Small-Scale Grains and the Local Food Movement

17 Jul, 2012

by Rhea Kennedy, via Grist.org

Small-scale grain farmingCommunity-supported agri­cul­ture (CSA) house­holds know the cries. “So many sweet pota­toes!” “Tomatillos again?”

But “Oh, man—more whole wheat flour!”? Not so much. Yet that may be coming.

On the East Coast, Virginia’s Moutoux Orchards is grow­ing and milling wheat and bar­ley to nes­tle beside pro­duce, dairy, eggs, and meat in its Full Diet CSA. To the west, Windborne Farm of north­ern California offers a grain CSA fea­tur­ing not just wheat and bar­ley, but also rare grains like teff and mil­let raised using a pair of draft horses.

All over the coun­try, small grain farm­ers like these may soon place the last piece in the local-foods puzzle.

There is no ques­tion that fruits and veg­eta­bles have been the back­bone of the loca­vore move­ment. The num­ber of farm­ers mar­kets in the U.S. has increased 400 per­cent since 1994, while CSAs grew from a hand­ful in the 1980s to an esti­mated 6,500 today. Eggs, meat, fish, and dairy have joined pro­duce in mar­ket stalls and CSA boxes, but grains often lag behind.

“There are more small grain grow­ers than a decade ago, but [the] trend here is grow­ing quite slowly and is far behind small-scale pro­duce, meat, and dairy grow­ers,” says Erin Barnett, head of the local food direc­tory Local Harvest. Out of more than 18,600 small farms listed on the web­site, fewer than 600 grow wheat, and an even smaller num­ber offer oats
or rye.

For gen­er­a­tions, large-scale agribusi­ness has been seen as the most effi­cient way to pro­duce com­mod­ity grains, such as corn, wheat, and rice (a fact that may be chang­ing thanks to cli­mate change). Big Midwestern farms churn out enough to feed every American 8.2 serv­ings of grain a day. Farm sub­si­dies (and, increas­ingly, crop insur­ance) have also given large farms an advan­tage for years. Buoyed by this sys­tem, large farm­ers and proces­sors can grow grains at a price much lower than small pro­duc­ers can even imagine.

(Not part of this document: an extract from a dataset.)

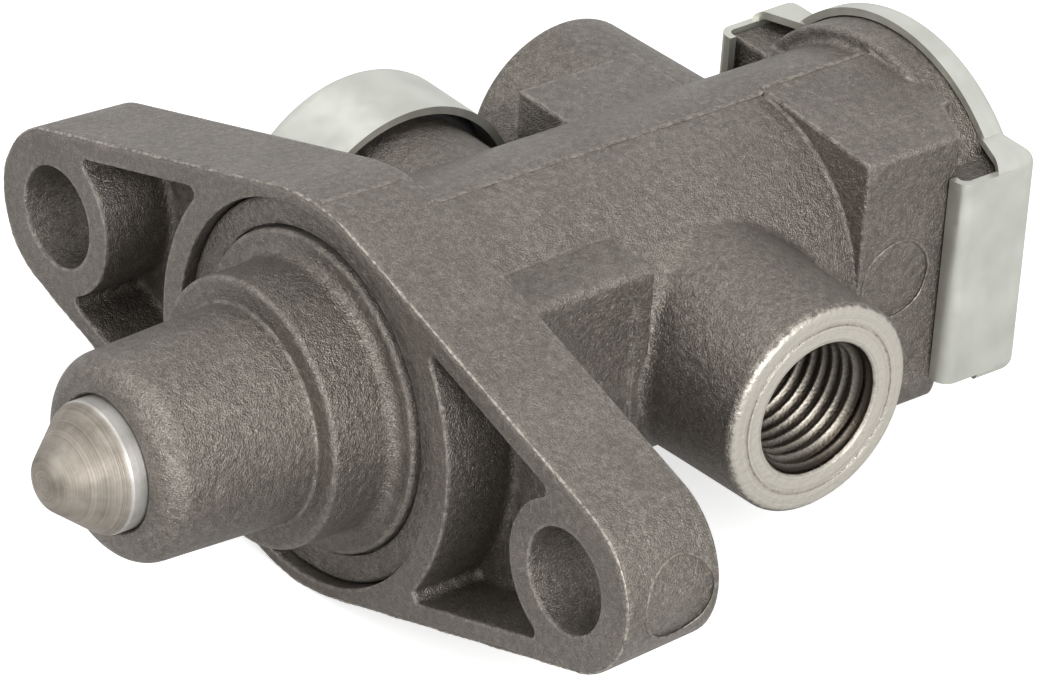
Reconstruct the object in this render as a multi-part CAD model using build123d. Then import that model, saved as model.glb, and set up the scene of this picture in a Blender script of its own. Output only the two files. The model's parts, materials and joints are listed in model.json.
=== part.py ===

But as Big Grain has taken over, the vari­ety of seeds avail­able and the wis­dom about grow­ing grains sus­tain­ably have dimin­ished. Until recently. Now some small-scale grain farm­ers have stepped back into the fray. They approach it not as direct com­peti­tors to com­mod­ity grain grow­ers, but as an alter­na­tive for eaters in search of health­ier, more sus­tain­able options. Such pro­duc­ers claim a cor­ner of the mar­ket with sus­tain­able grow­ing meth­ods, value-added prod­ucts, or spe­cialty crops that cus­tomers choose for fla­vor. In fact, most suc­cess­ful local-scale grain farm­ing relies on all three.

A new wheatail market

“This is the absolute oppo­site of large farm­ing sys­tems,” says Eli Rogosa, who grows grain for seeds and retail in west­ern Massachusetts, and who directs the Heritage Grain Conservancy and coor­di­nates the Northeast Organic Wheat ini­tia­tive, funded by Sustainable Agriculture Research and Education.

Most small grain grow­ers just got rolling in the past 15 years, but already con­sumers are smit­ten. A gluten-sensitive cus­tomer of Rogosa raves about an ancient wheat so pure and free of the aller­genic pro­tein that she could eat pita again. Grass Valley Grains of north­ern California ships whole wheat flour to a cus­tomer in Waikiki who will bake with noth­ing else. A San Francisco chef has gushed over corn­meal from South Carolina’s Anson Mills that “made love to but­ter­milk.” And the Moutoux Orchards CSA? It sold out with its 2011 debut—even with a price tag of $250 per per­son per month.

“There is a grow­ing con­tin­gent of peo­ple who put a lot of impor­tance on food qual­ity and safety,” explained Mark Sorrells, chair of the Department of Plant Breeding and Genetics at Cornell University. “Also, peo­ple want to sup­port local economies and busi­nesses that give back to the community.”